Co-operatives are the way to address dairy farmers’ woes
The recent drastic fall in the price of milk has left producers exposed to complex market forces. NICK MATTHEWS suggests a long-term solution
AT LAST, ministers have begun to wake up to the crisis in the dairy industry.
The fear in many rural areas must be that the Tories will let dairy farmers go the way of coalminers.
Interestingly there is one Conservative MP trying to stop this happening.
I have some sympathy for the challenges faced by Jim Paice, chair of dairy farmers’ co-operative First Milk.
The dramatic changes in world milk prices have created a multimillion-pound cashflow hole in First Milk and for the 1,300 farmer-members who have been called upon to help bail it out.
These farmers face tough times, delayed payments and a big increase in capital contributions to the co-op.
For all dairy farmers the problem is that milk has become a globally traded commodity.
Prices went up when new markets opened up in Russia and most importantly, in China.
With more women working and a series of crises in domestic Chinese supply the door was opened up for the large players to enter the Chinese market.
However what goes up can also come down.
The round of price cuts in Europe began when Arla, the huge transnational Scandinavian, German and British co-op, announced last August that it was slashing milk prices because already weak prices had been worsened by the retaliatory sanctions that Russia has imposed on the EU.
This is on top of record British output and the cut-throat prices amongst British supermarkets, which often see milk sold at prices cheaper than water.
It may seem like a left-wing cliche but the crisis in the industry can be traced back to Mrs Thatcher.
Farmgate milk prices used to be set by the Milk Marketing Board, covering England and Wales and Scotland.
The board, established in 1933, bought milk from farmers and sold it to processors and dairies.
This perfectly rational system of natural monopolies was destroyed when the Tories, those champions of the countryside, abolished them in the Agriculture Act of 1993 leading to the collection and distribution of milk for processing being deregulated.
Since then global influences have increased.
About 10 per cent of the world’s milk is globally traded in the form of milk powders, cream, butter and commodity cheddar.
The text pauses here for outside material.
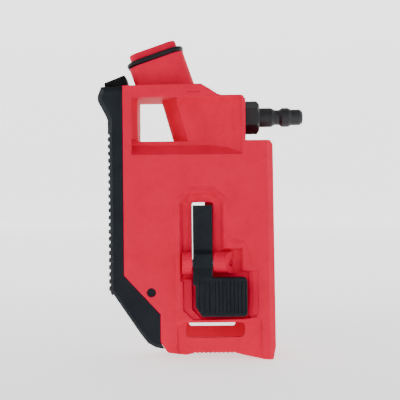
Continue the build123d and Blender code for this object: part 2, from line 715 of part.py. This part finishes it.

Prices are set in three big producer areas in the US, the EU and New Zealand.
One of the world’s largest co-ops is the New Zealand dairy co-op Fonterra.
It is the world’s leading global milk processor, transforming over 15 billion litres of milk a year in New Zealand together with 2bn litres from Australia and nearly 3bn from Latin America. Fonterra own GlobalDairyTrade which is an auction platform for internationally traded commodity dairy products.
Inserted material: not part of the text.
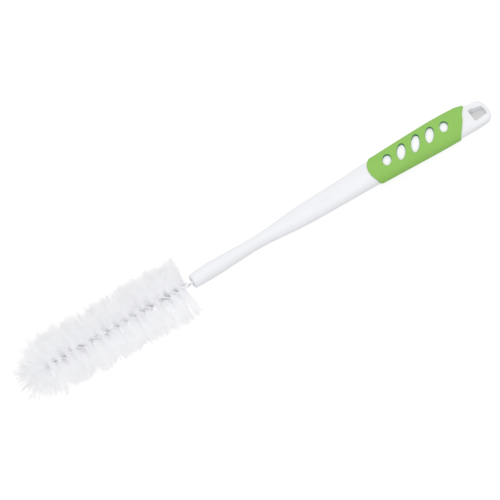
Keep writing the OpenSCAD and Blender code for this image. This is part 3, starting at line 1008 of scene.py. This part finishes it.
def makeSleeve():
    frontEdge, rearEdge = sleeveFrontEdge(angles), sleeveRearEdge(angles)
    proud, edge = sleeve["proud"], sleeve["edgeRound"]
    steps = np.linspace(0, 1, 190)

    # the bore follows the handle's recess, but lies straight under the outside near the windows
    def boreRing(t):
        place = between(frontEdge, rearEdge, t)
        outside = skinPoints(place, angles, proud)
        halfWidth, halfThick, shift, squareness = sectionAt(place)
        side = outside[:, 1] - shift
        share = np.abs(side) / (halfWidth + proud)
        turned = ease(0.62, 1, share)  # past the windows it turns to the recess
        side = side * (1 - turned) + side * (halfWidth - recess) / (halfWidth + proud) * turned
        across = np.clip(np.abs(side) / (halfWidth - recess), 0, 1)
        up = (halfThick - recess) * (1 - across**squareness) ** (1 / squareness)
        return np.column_stack([outside[:, 0], shift + side, np.sign(np.sin(angles)) * up])

    def outerRing(t, off, inset=0.0):
        return skinPoints(between(frontEdge + inset, rearEdge - inset, t), angles, off)

    def edgeRing(t, turn):
        # rings over the rounded edge at either end
        return outerRing(t, proud - edge * (1 - math.sin(turn)), edge * (1 - math.cos(turn)))

    turns = np.linspace(0, math.pi / 2, 6)[:-1]
    front = [outerRing(0, 0.0)] + [edgeRing(0, turn) for turn in turns]
    rear = [edgeRing(1, turn) for turn in turns[::-1]] + [outerRing(1, 0.0)]
    outside = [outerRing(t, proud, edge) for t in steps]
    bore = [boreRing(t) for t in steps]
    rings = front + outside + rear + bore[::-1]
    points = np.concatenate(rings)
    count = len(rings)
    faces = ringFaces(count, sideCount)
    last = (count - 1) * sideCount
    for j in range(sideCount):
        i = (j + 1) % sideCount
        faces.append((last + j, last + i, i, j))

    firstOut = len(front) * sideCount
    lastOut = firstOut + len(outside) * sideCount

    def boreTwin(v):
        # the bore's vertex under an outside vertex: the bore's rings run back to the front
        ring, column = divmod(v - firstOut, sideCount)
        return (count - 1 - ring) * sideCount + column

    windowRound = sleeve["windowRound"]
    corners = np.array(faces)
    onTop = ((corners >= firstOut) & (corners < lastOut)).all(1)
    centres = points[corners].mean(1)
    inWindow = windowDistance(centres[:, 0], centres[:, 1]) < windowRound
    cut = onTop & (centres[:, 2] > 0) & inWindow
    goneOut = {v for f, gone in zip(faces, cut) if gone for v in f}
    goneBore = {frozenset(boreTwin(v) for v in f) for f, gone in zip(faces, cut) if gone}
    kept = [f for f, gone in zip(faces, cut) if not gone and frozenset(f) not in goneBore]
    edges = [e for e in boundaryEdges(kept, goneOut) if e[0] < lastOut]
    rim = sorted({v for e in edges for v in e})
    plan = shiftToDistance(points[rim, :2], windowDistance, windowRound)
    points[rim] = np.column_stack([plan, skinHeight(plan[:, 0], plan[:, 1], proud)])
    loops = rimLoops(plan, windowDistance, windowRound, proud, 4)
    foot = shiftToDistance(plan, windowDistance, 0.0)
    footHeight = skinHeight(foot[:, 0], foot[:, 1], -recess)
    boreRim = [boreTwin(v) for v in rim]
    points[boreRim] = np.column_stack([foot, footHeight])
    first = len(points)
    points = np.concatenate([points] + loops)
    chain = {}
    for n, v in enumerate(rim):
        chain[v] = [v] + [first + k * len(rim) + n for k in range(len(loops))] + [boreTwin(v)]
    for a, b in edges:
        for k in range(len(loops) + 1):
            kept.append((chain[b][k], chain[a][k], chain[a][k + 1], chain[b][k + 1]))

    mesh = bpy.data.meshes.new("gripSleeve")
    mesh.from_pydata(points.tolist(), [], kept)
    # mask of the windows' walls, for their painted shade
    wallShade = np.zeros(len(points))
    wallShade[first + len(rim):] = 1
    wallShade[boreRim] = 1
    mesh.attributes.new("wall", "FLOAT", "POINT").data.foreach_set("value", wallShade)
    mesh.materials.append(gripRubber)
    placePiece(mesh, "gripSleeve", "grip_sleeve")


makeSleeve()
print("sleeve made")

# floor, light and camera
studio = {
    "floorSize": 8.0,
    "floorTint": 0.7,  # the grey that lights the brush from below
    "seenTint": 0.2,
    "floorGlow": 0.86,
    "mirrorGlow": 0.12,
    "holeShadowGlow": 0.48,  # painted shadow: the floor's glow under the hanging hole, deep in the tail's shade
    "holeShadowRadius": 0.007,
    "holeShadowShift": (0.002, 0.003, 0),
    "worldStrength": 0.85,
    "keyStrength": 0.5,
    "keyTilt": (math.radians(5), 0, math.radians(-35)),
    "keySoftness": math.radians(60),
}


def makeFloor():
    half = studio["floorSize"] / 2
    mesh = bpy.data.meshes.new("floor")
    corners = [(-half, -half, 0), (half, -half, 0), (half, half, 0), (-half, half, 0)]
    mesh.from_pydata(corners, [], [(0, 1, 2, 3)])
    floor = bpy.data.objects.new("floor", mesh)
    scene.collection.objects.link(floor)
    material = bpy.data.materials.new("paleFloor")
    material.use_nodes = True
    tree = material.node_tree
    shader = tree.nodes["Principled BSDF"]
    shader.inputs["Roughness"].default_value = 0.9
    # seen directly the floor is white paper with a weak shadow, and reflections show it nearly white
    path = addNode(tree, "ShaderNodeLightPath").outputs
    seen, mirrored = path["Is Camera Ray"], path["Is Glossy Ray"]
    tints = {0: seen, 2: studio["floorTint"], 3: studio["seenTint"]}
    tree.links.new(addNode(tree, "ShaderNodeMix", tints).outputs[0], shader.inputs["Base Color"])
    # painted shadow: the glow fades in the small patch that the hanging hole shows
    place = addNode(tree, "ShaderNodeTexCoord").outputs["Object"]
    under = layDown @ Vector((*holeCorners.mean(0), 0)) + Vector(studio["holeShadowShift"])
    away = vectors(tree, "DISTANCE", place, (under.x, under.y, 0))
    patch = addNode(
        tree,
        "ShaderNodeMapRange",
        {
            "Value": away,
            "From Min": 0.7 * studio["holeShadowRadius"],
            "From Max": studio["holeShadowRadius"],
            "To Min": studio["holeShadowGlow"],
            "To Max": studio["floorGlow"],
        },
        interpolation_type="SMOOTHSTEP",
    ).outputs[0]
    direct = maths(tree, "MULTIPLY", seen, patch)
    reflected = maths(tree, "MAXIMUM", mirrored, path["Is Transmission Ray"])
    glow = maths(tree, "MULTIPLY_ADD", reflected, studio["mirrorGlow"], direct)
    shader.inputs["Emission Color"].default_value = (1, 1, 1, 1)
    tree.links.new(glow, shader.inputs["Emission Strength"])
    mesh.materials.append(material)


def makeWorld():
    world = bpy.data.worlds.new("studio")
    scene.world = world
    world.use_nodes = True
    tree = world.node_tree
    background = tree.nodes["Background"]
    path = addNode(tree, "ShaderNodeLightPath").outputs
    seen = maths(tree, "MAXIMUM", path["Is Camera Ray"], path["Is Glossy Ray"])
    seen = maths(tree, "MAXIMUM", seen, path["Is Transmission Ray"])
    strength = addNode(tree, "ShaderNodeMix", {0: seen, 2: studio["worldStrength"], 3: 1.0}).outputs[0]
    background.inputs["Color"].default_value = (1, 1, 1, 1)
    tree.links.new(strength, background.inputs["Strength"])


def makeKey():
    key = bpy.data.objects.new("key", bpy.data.lights.new("key", "SUN"))
    key.data.energy = studio["keyStrength"]
    key.data.angle = studio["keySoftness"]
    key.rotation_euler = studio["keyTilt"]
    scene.collection.objects.link(key)


view = {
    "elevation": math.radians(64),  # of a look from the near side, square to the brush
    "skew": math.radians(13.12),  # of that look towards the tail
    "roll": math.radians(30.0451),
    "distance": 2,
    "lens": 203.27832,
    "slideRight": -0.005245,  # metres from the middle of the brush
    "slideUp": -0.003897,
}


def makeCamera():
    data = bpy.data.cameras.new("camera")
    data.lens = view["lens"]
    data.sensor_width = 36
    data.clip_end = 20
    camera = bpy.data.objects.new("camera", data)
    along, over = (layDown.to_3x3() @ Vector(axis) * 1000 for axis in ((1, 0, 0), (0, 0, 1)))
    square = math.cos(view["elevation"]) * Vector((0, 1, 0)) - math.sin(view["elevation"]) * over
    forward = math.sin(view["skew"]) * along + math.cos(view["skew"]) * square
    level = (along - along.dot(forward) * forward).normalized()
    upright = level.cross(forward)
    right = math.cos(view["roll"]) * level - math.sin(view["roll"]) * upright
    up = math.sin(view["roll"]) * level + math.cos(view["roll"]) * upright
    aim = layDown @ Vector((tailX / 2, 0, 0))
    place = aim + view["slideRight"] * right + view["slideUp"] * up - view["distance"] * forward
    camera.matrix_world = Matrix.Translation(place) @ Matrix((right, up, -forward)).transposed().to_4x4()
    scene.collection.objects.link(camera)
    scene.camera = camera


makeFloor()
makeWorld()
makeKey()
makeCamera()
scene.view_settings.view_transform = "Standard"
scene.cycles.max_bounces = 24  # light finds its way deep into the white filaments
scene.cycles.diffuse_bounces = 16
print("studio set")

bpy.context.view_layer.update()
Its website says it was “Established in 2008 to provide a reliable, transparent price discovery platform for globally traded dairy commodities.”
The auctions occur twice a month, bringing together hundreds of qualified bidders from more than 90 countries, with a range of sellers from Europe, the US, India, Australia and New Zealand.
Now the Chinese economy has been slowing, reducing the demand for imported milk — much of which comes from New Zealand. So this has affected the price Fonterra can get for its milk when releasing it onto the world market.
Meanwhile the EU price for milk set is in euros, so farmers have also to be currency speculators.
From April 1 the EU milk quota system will end, meaning that Europeans can increase production just in time for a global slump in the industry.
Dairy farmers now find themselves not knowing how much milk to produce or how much they will be paid.
They have to keep their eyes on the weather, the cost of fertiliser and on economic growth in China.
In Britain we are pretty much self-sufficient in liquid milk, although we do import around £1.3bn worth of cheese, butter and yoghurt.
If we allow these trends to continue it can only lead to the destruction of more dairy farms and increase the pressure for the introduction of mega-dairies, at who knows what cost to animal welfare and the landscape.
There is a powerful argument that we have abrogated responsibility for our food security to the EU, which cares more for the spivs and speculators in international markets.
Clearly we need to regain control of our agricultural sector from the EU so that we can rationally plan for the future, recreating a properly regulated modern milk marketing system.
In the short term, British dairy farmers need stronger co-ops.
Farmers Weekly recently argued that “There’s a thought that British farmers don’t do co-ops like their continental cousins, that they take a shorter-term, more individual view.”
Well, if that is their view it can only lead to their destruction. Fonterra and Arla co-ops are serious players in the industry.
There is surely a lesson here for First Milk farmers to get behind their co-op.